In Jamam, Upper Nile State, a dried up watering hole has now become a bowl of cracked, springy clay. Women submerged in small pits spend hours each day scooping up dirty water.
Macda Doka Waka, 19, says her family fled here two months ago when the bombs fell on her village of Kukur, in Sudan’s Blue Nile state. Her husband is one of the rebel soldiers that President Omar al-Bashir has been fighting in Blue Nile since September, after violence spread in June from neighboring South Kordofan. Since then, no aid has been allowed into these states. Harvests have failed and routes largely have been cut off. These refugees are now relying on international charities in South Sudan for survival.
Kukur says she and her mother spend three hours at this watering hole, digging in the sludge to fill one jerry can with grayish water.
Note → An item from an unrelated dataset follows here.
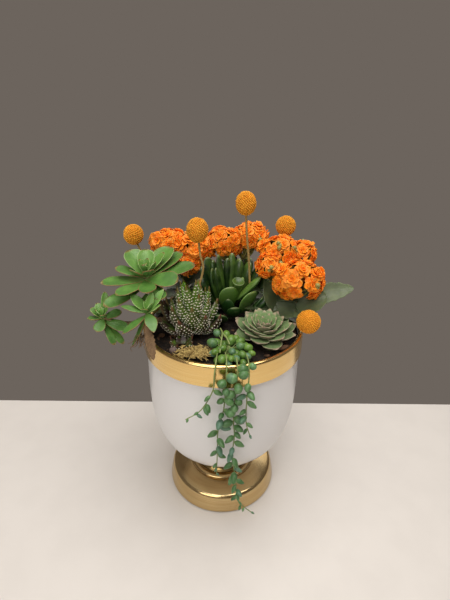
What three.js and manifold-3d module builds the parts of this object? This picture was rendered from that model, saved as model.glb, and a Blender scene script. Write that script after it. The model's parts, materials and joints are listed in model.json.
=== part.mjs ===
// A pedestal planter with a gold rim band and foot, planted with an aeonium, a zebra haworthia, an echeveria,
// a finger jade, three double kalanchoe heads, strings of pearls and five billy button flowers.
// Millimetres, +Z up. The origin is the centre of the underside of the foot, and -Y is the front.
import * as THREE from "three";
import { mergeVertices } from "three/addons/utils/BufferGeometryUtils.js";
import Module from "manifold-3d";

const wasm = await Module();
wasm.setup();

// ---------------------------------------------------------------- driving dimensions
const GAP = 0.3; // air between pieces that touch
const RIM_Z = 218; // table to the top of the rolled rim
const BAND_RADIUS = 84;
const BAND_BOTTOM_Z = 194.5;
const LIP_Z = 214; // where the bowl's own wall ends, under the rolled rim
const WALL_RADIUS = 81; // bowl's outside just under the band
const WALL_TOP_Z = 195.4; // the curved part of the bowl starts here
const WALL = 2; // spun sheet metal
const BOWL_FLOOR_Z = 58;
const NECK_RADIUS = 27;
const NECK_BOTTOM_Z = 29.3;
const COLLAR_BOTTOM_Z = 26;
const FOOT_TOP_Z = 25.7;
const FOOT_RADIUS = 64.6;
const PAD_THICKNESS = 1.2;
const PAD_RADIUS = 62;
const BOLT_RADIUS = 3;
const SOIL_EDGE_Z = 208; // soil level at the wall
const SOIL_MOUND = 5; // how much higher it stands in the middle
const ROUND = 28; // segments round the pot

const COLOURS = {
  enamel: [0xe9e7e3, 0.25, 0.0],
  gold: [0xcaa052, 0.28, 1.0],
  steel: [0x9a9a98, 0.4, 1.0],
  felt: [0x2c2a28, 0.95, 0.0],
  soil: [0x2b2019, 0.95, 0.0],
  moss: [0x9d8548, 0.95, 0.0],
  stone: [0x6f5d58, 0.8, 0.0],
  aeonium: [0x4f8a45, 0.5, 0.0],
  bark: [0x6e5138, 0.85, 0.0],
  withered: [0x6b5242, 0.85, 0.0],
  haworthia: [0x39452a, 0.5, 0.0],
  echeveria: [0x64795c, 0.6, 0.0],
  jade: [0x2f6a26, 0.35, 0.0],
  leaf: [0x46593d, 0.5, 0.0],
  petal: [0xf07c14, 0.6, 0.0],
  stalk: [0x6f7f45, 0.6, 0.0],
  pearl: [0x4f8f45, 0.4, 0.0],
  button: [0xe59a1d, 0.9, 0.0],
  straw: [0xa9833f, 0.7, 0.0],
};

const planter = new THREE.Group();

// ---------------------------------------------------------------- solids
const Z = (x, y, z) => new THREE.Vector3(x, y, z);
const degrees = THREE.MathUtils.degToRad;

// A geometry as a manifold solid, with its faces turned outwards.
function solid(geometry) {
  const bare = new THREE.BufferGeometry().setAttribute("position", geometry.getAttribute("position"));
  if (geometry.index) bare.setIndex(geometry.index);
  const merged = mergeVertices(bare, 1e-3);
  const triVerts = new Uint32Array(merged.index.array);
  const make = () =>
    new wasm.Manifold(
      new wasm.Mesh({ numProp: 3, vertProperties: merged.attributes.position.array, triVerts }),
    );
  const made = make();
  if (made.volume() > 0) return made;
  for (let i = 0; i < triVerts.length; i += 3) {
    [triVerts[i + 1], triVerts[i + 2]] = [triVerts[i + 2], triVerts[i + 1]];
  }
  return make();
}

// Several solids as one. The slivers and pockets of air that a union can leave are dropped.
function joined(solids) {
  const bodies = solids.reduce((whole, other) => whole.add(other)).decompose();
  return bodies.filter((body) => body.volume() > 1).reduce((whole, other) => whole.add(other));
}

// Adds a solid to the planter as a named mesh.
function piece(name, finish, made) {
  const mesh = made.getMesh();
  const count = mesh.vertProperties.length / mesh.numProp;
  const position = new Float32Array(count * 3);
  for (let i = 0; i < count; i++) {
    position.set(mesh.vertProperties.subarray(i * mesh.numProp, i * mesh.numProp + 3), i * 3);
  }
  const geometry = new THREE.BufferGeometry();
  geometry.setAttribute("position", new THREE.BufferAttribute(position, 3));
  geometry.setIndex(new THREE.BufferAttribute(new Uint32Array(mesh.triVerts), 1));
  geometry.computeVertexNormals();
  const [color, roughness, metalness] = COLOURS[finish];
  const material = new THREE.MeshStandardMaterial({ color, roughness, metalness });
  const node = new THREE.Mesh(geometry, material);
  node.name = name;
  planter.add(node);
  return made;
}

// A profile of [radius, height] pairs turned about the pot's axis; a ring's profile closes on itself.
function turned(profile, segments = ROUND) {
  const points = profile.map(([r, z]) => new THREE.Vector2(r, z));
  if (profile[0][0] > 0) points.push(points[0].clone());
  return solid(new THREE.LatheGeometry(points, segments).rotateX(Math.PI / 2));
}

// A round bar along a smooth curve.
function bar(points, radius, steps = 6, sides = 6) {
  const section = new THREE.Shape();
  for (let i = 0; i < sides; i++) {
    const a = (i / sides) * 2 * Math.PI;
    const [x, y] = [radius * Math.cos(a), radius * Math.sin(a)];
    if (i) section.lineTo(x, y);
    else section.moveTo(x, y);
  }
  section.closePath();
  const path = new THREE.CatmullRomCurve3(points.map((p) => Z(...p)));
  return solid(
    new THREE.ExtrudeGeometry(section, { steps, extrudePath: path, bevelEnabled: false }),
  );
}

function ball(centre, radii, detail = 1) {
  const [rx, ry, rz] = Array.isArray(radii) ? radii : [radii, radii, radii];
  return solid(
    new THREE.IcosahedronGeometry(1, detail).scale(rx, ry, rz).translate(...centre),
  );
}

// A fleshy leaf: a stretched sphere whose root is at the origin and whose tip points along +X. "widest" is
// where along its length it is broadest, and "curl" is how far the blade bends up by its tip, in degrees.
function leaf({ length, width, thickness, curl = 0, widest = 0.6, sides = 4, stations = 4 }) {
  const geometry = new THREE.SphereGeometry(1, sides, stations).rotateZ(-Math.PI / 2);
  const at = geometry.getAttribute("position");
  const power = Math.log(0.5) / Math.log(widest);
  const turn = degrees(curl);
  for (let i = 0; i < at.count; i++) {
    const along = ((at.getX(i) + 1) / 2) ** (1 / power);
    const side = (at.getZ(i) * width) / 2;
    const up = (at.getY(i) * thickness) / 2;
    const angle = along * turn;
    const reach = turn ? (Math.sin(angle) * length) / turn : along * length;
    const rise = turn ? ((1 - Math.cos(angle)) * length) / turn : 0;
    at.setXYZ(i, reach - up * Math.sin(angle), side, rise + up * Math.cos(angle));
  }
  return geometry;
}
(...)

“We know that this water is not good," she admits, "but it is because we do not have water there. We used to make lines and take water from the tap, but since two days we have not had water and that is why all of us shifted here."
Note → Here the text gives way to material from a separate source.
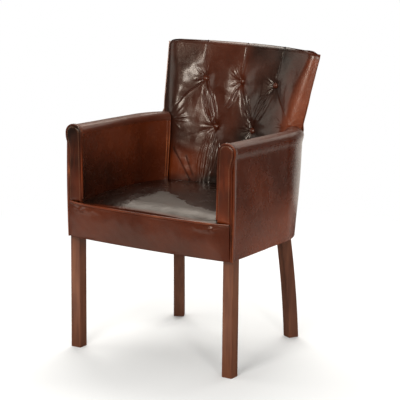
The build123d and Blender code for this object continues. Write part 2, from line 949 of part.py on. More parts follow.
# Each place on the front surface is (x, height)
upper_left = (-upper_button_x, upper_button_height)
upper_middle = (0, upper_button_height)
upper_right = (upper_button_x, upper_button_height)
lower_left = (-lower_button_x, lower_button_height)
lower_right = (lower_button_x, lower_button_height)
buttons = (upper_left, upper_middle, upper_right, lower_left, lower_right)
pleats = (
    (upper_left, (-top_pleat_x, back_top + overrun)),
    (upper_middle, (0, back_top + overrun)),
    (upper_right, (top_pleat_x, back_top + overrun)),
    (upper_left, lower_left),
    (upper_middle, lower_left),
    (upper_middle, lower_right),
    (upper_right, lower_right),
    (upper_left, (-side_pleat_x, side_pleat_height)),
    (upper_right, (side_pleat_x, side_pleat_height)),
    (lower_left, (-foot_pleat_x, seat_crown)),
    (lower_right, (foot_pleat_x, seat_crown)),
)


def front_point(x, height):
    edge_x = at_height(front_edge_x, height)
    edge_y = at_height(front_edge_y, height)
    centre = at_height(front_centre_y, height)
    return Vector(x, arc_y((edge_x, edge_y, centre), x), height)


def front_normal(x, height):
    step = button_radius
    across = front_point(x + step, height) - front_point(x - step, height)
    up = front_point(x, height + step) - front_point(x, height - step)
    return across.cross(up).normalized()


def button_plane(x, height):
    return Plane(origin=front_point(x, height), z_dir=front_normal(x, height))


def strap_depth(x, height):
    arcs = [rear_arc(level, frame_front(level)) for level in levels]
    depth = 0
    for step in range(len(buttons)):
        point = front_point(x, height) - front_normal(x, height) * depth
        arc = [at_height([arc[part] for arc in arcs], point.Z) for part in range(len(arcs))]
        depth += arc_y(arc, point.X) - point.Y
    return depth


def twine_solid(place, radius):
    start = button_plane(*place).offset(soft_gap - dimple_depth)
    length = strap_depth(*place) - dimple_depth + 2 * knot_height
    with BuildPart() as twine:
        with BuildSketch(start):
            Circle(radius)
        extrude(amount=-length)
    return twine.part


with BuildPart() as dimple:
    with BuildSketch(Plane.XZ):
        with BuildLine():
            floor = button_radius + soft_gap
            ThreePointArc(
                (floor, -dimple_depth),
                (floor + (dimple_radius - floor) * pleat_curve_shares[0],
                 -dimple_depth * pleat_curve_shares[1]),
                (dimple_radius, pleat_rise),
            )
            Polyline(
                (dimple_radius, pleat_rise),
                (0, pleat_rise),
                (0, -dimple_depth),
                (floor, -dimple_depth),
            )
        make_face()
    revolve(axis=Axis.Z)


def pleat_solid(start, end):
    first = front_point(*start)
    last = front_point(*end)
    along = last - first
    out = (front_normal(*start) + front_normal(*end)).normalized()
    plane = Plane(origin=first, x_dir=out.cross(along), z_dir=along)
    with BuildPart() as pleat:
        with BuildSketch(plane):
            with BuildLine():
                curve_x = pleat_width * pleat_curve_shares[0]
                curve_y = -pleat_depth * pleat_curve_shares[1]
                ThreePointArc((-pleat_width, pleat_rise), (-curve_x, curve_y), (0, -pleat_depth))
                ThreePointArc((0, -pleat_depth), (curve_x, curve_y), (pleat_width, pleat_rise))
                Line((pleat_width, pleat_rise), (-pleat_width, pleat_rise))
            make_face()
        extrude(amount=along.length)
    return pleat.part


with BuildPart() as top_corners:
    with BuildSketch(Plane.XZ.offset(overrun)) as elevation:
        with BuildLine():
            low_x = rear_edge_x[0] + welt_radius
            high_x = rear_edge_x[-1] + soft_gap
            low_z = seat_tuck_height - welt_radius
            high_z = back_top + soft_gap
            Polyline((-low_x, low_z), (low_x, low_z), (high_x, high_z), (-high_x, high_z), close=True)
        make_face()
        fillet(elevation.vertices().group_by(Axis.Y)[-1], radius=top_corner_radius)
    extrude(amount=-rear_centre_y[-1] - 3 * overrun)

with BuildPart() as frame_hollow:
    loft([hollow_section(level) for level in levels], ruled=True)
    split(bisect_by=Plane.XY.offset(back_top - top_wrap), keep=Keep.BOTTOM)

with BuildPart() as back_cover:
    sections = [cover_section(level, 0, height) for level, height in enumerate(back_levels)]
    loft(sections, ruled=True)
    fillet(back_cover.edges().group_by(Axis.Z)[-1], radius=top_edge_radius)
    add(top_corners.part, mode=Mode.INTERSECT)
    add(frame_hollow.part, mode=Mode.SUBTRACT)
    for start, end in pleats:
        add(pleat_solid(start, end), mode=Mode.SUBTRACT)
    for place in buttons:
        add(dimple.part.moved(button_plane(*place).location), mode=Mode.SUBTRACT)
        add(twine_solid(place, twine_radius + soft_gap), mode=Mode.SUBTRACT)
save(back_cover.part, "inside_back")

with back_webbing:
    for place in buttons:
        add(twine_solid(place, twine_radius + soft_gap), mode=Mode.SUBTRACT)
save(back_webbing.part, "back_webbing")

with BuildPart() as button:
    seat = soft_gap - dimple_depth
    with BuildSketch(Plane.XZ):
        with BuildLine():
            rim = seat + button_height * button_rim_share
            RadiusArc((0, seat + button_height), (button_radius, rim), dome_radius)
            Polyline((button_radius, rim), (button_radius, seat), (0, seat), (0, seat + button_height))
        make_face()
    revolve(axis=Axis.Z)

names = ("upper_left", "upper_middle", "upper_right", "lower_left", "lower_right")
for place, name in zip(buttons, names):
    save(button.part.moved(button_plane(*place).location), f"button_{name}")

with BuildPart() as button_ties:
    for place in buttons:
        add(twine_solid(place, twine_radius))
        knot_plane = button_plane(*place).offset(-strap_depth(*place) - knot_height)
        with BuildSketch(knot_plane):
            Circle(knot_radius)
        extrude(amount=-knot_height)
save(button_ties.part, "button_ties")
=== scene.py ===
# %% [markdown]
# # A club chair in waxed leather
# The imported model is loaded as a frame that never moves. It gives the size and place of every
# hidden rail, post and leg. The leather goes over it, piece by piece, in metres.

# %% Load the frame
import math

import bpy
import numpy as np
from mathutils import Matrix, Vector


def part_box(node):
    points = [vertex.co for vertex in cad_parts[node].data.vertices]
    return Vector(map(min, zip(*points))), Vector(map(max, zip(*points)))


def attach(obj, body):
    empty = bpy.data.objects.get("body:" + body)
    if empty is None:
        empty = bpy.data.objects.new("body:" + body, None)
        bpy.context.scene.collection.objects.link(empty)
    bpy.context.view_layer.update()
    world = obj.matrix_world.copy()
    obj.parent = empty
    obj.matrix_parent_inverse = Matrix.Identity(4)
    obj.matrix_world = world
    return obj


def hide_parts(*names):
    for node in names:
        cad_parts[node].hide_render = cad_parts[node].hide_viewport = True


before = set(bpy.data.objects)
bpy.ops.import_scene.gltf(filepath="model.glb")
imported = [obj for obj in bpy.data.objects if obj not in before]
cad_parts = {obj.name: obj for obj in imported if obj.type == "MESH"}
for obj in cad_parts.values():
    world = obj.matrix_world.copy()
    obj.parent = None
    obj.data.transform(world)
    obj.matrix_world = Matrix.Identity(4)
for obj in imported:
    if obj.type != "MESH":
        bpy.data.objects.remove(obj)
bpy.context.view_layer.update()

# %% [markdown]
# ## Camera
# The chair was photographed from its right-hand front corner, a little above the arms. The long
# lens and the turn are chosen so that feet, hem and arm ends fall where they are in the photograph.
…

At bustling water points, squabbles and scuffles often break out between women, often waiting days in 45 C heat for water trucks to come and fill the lines of containers snaking along the cracked earth.
A man with a whip and another with a pad and pen are in charge of trying to maintain order. But as the sun sets on Jamam, dejected women gather up their empty jerry cans and buckets. Tensions will only mount tomorrow.
Daudi Makamba, a water expert for the international charity OXFAM, says the organization is struggling to provide enough water for more than 35,000 people in the camp. Wells have collapsed and water-carrying trucks cannot keep up with demand.
“For the moment we have an average of five to six liters per person per day," explains Makamba. "For survival, it is from three liters up to seven liters. But for basic water needs, such as drinking, bathing and washing, we need at least to have from 7.5 to 15 liters per person per day.”
VOA - H. McNeish
A woman leaving water point with empty jerry can - fights are common as desperation sets in
Makamba fears the agency will fall further behind if there is another large influx of people. Some estimate that up to 80,000 refugees could arrive when the rains start in late April and food stocks across the border run out.
Sheikh Osman Alamin, 43, a farmer from Bau County, says he fled bomber planes in Blue Nile three months ago. He says life had become very difficult there because there is not even a market or anywhere to go and buy things to eat. If you can go and scavenge sorghum inside the houses of people who left, then fine he says -- but there is not even any salt. Sitting on a mat outside a makeshift shelter made of plastic sheeting, Alamin says that even now the refugees are not settled.
Within weeks, most of this floodplain site will be a mudbath, and complaints about the lack of food and water will increase as roads to this barren haven are also submerged.
OXFAM is appealing for help in trying to resolve supply problems now. It says it will be three times more expensive when the rains come and everything will have to be flown in and drilling boreholes will be even more difficult.
Alnoor Abudik Said, a Bau County chief, says he thinks President al-Bashir wants to rid Blue Nile of black people by bombing them. He adds that he doubts any peace will come soon enough to allow people back.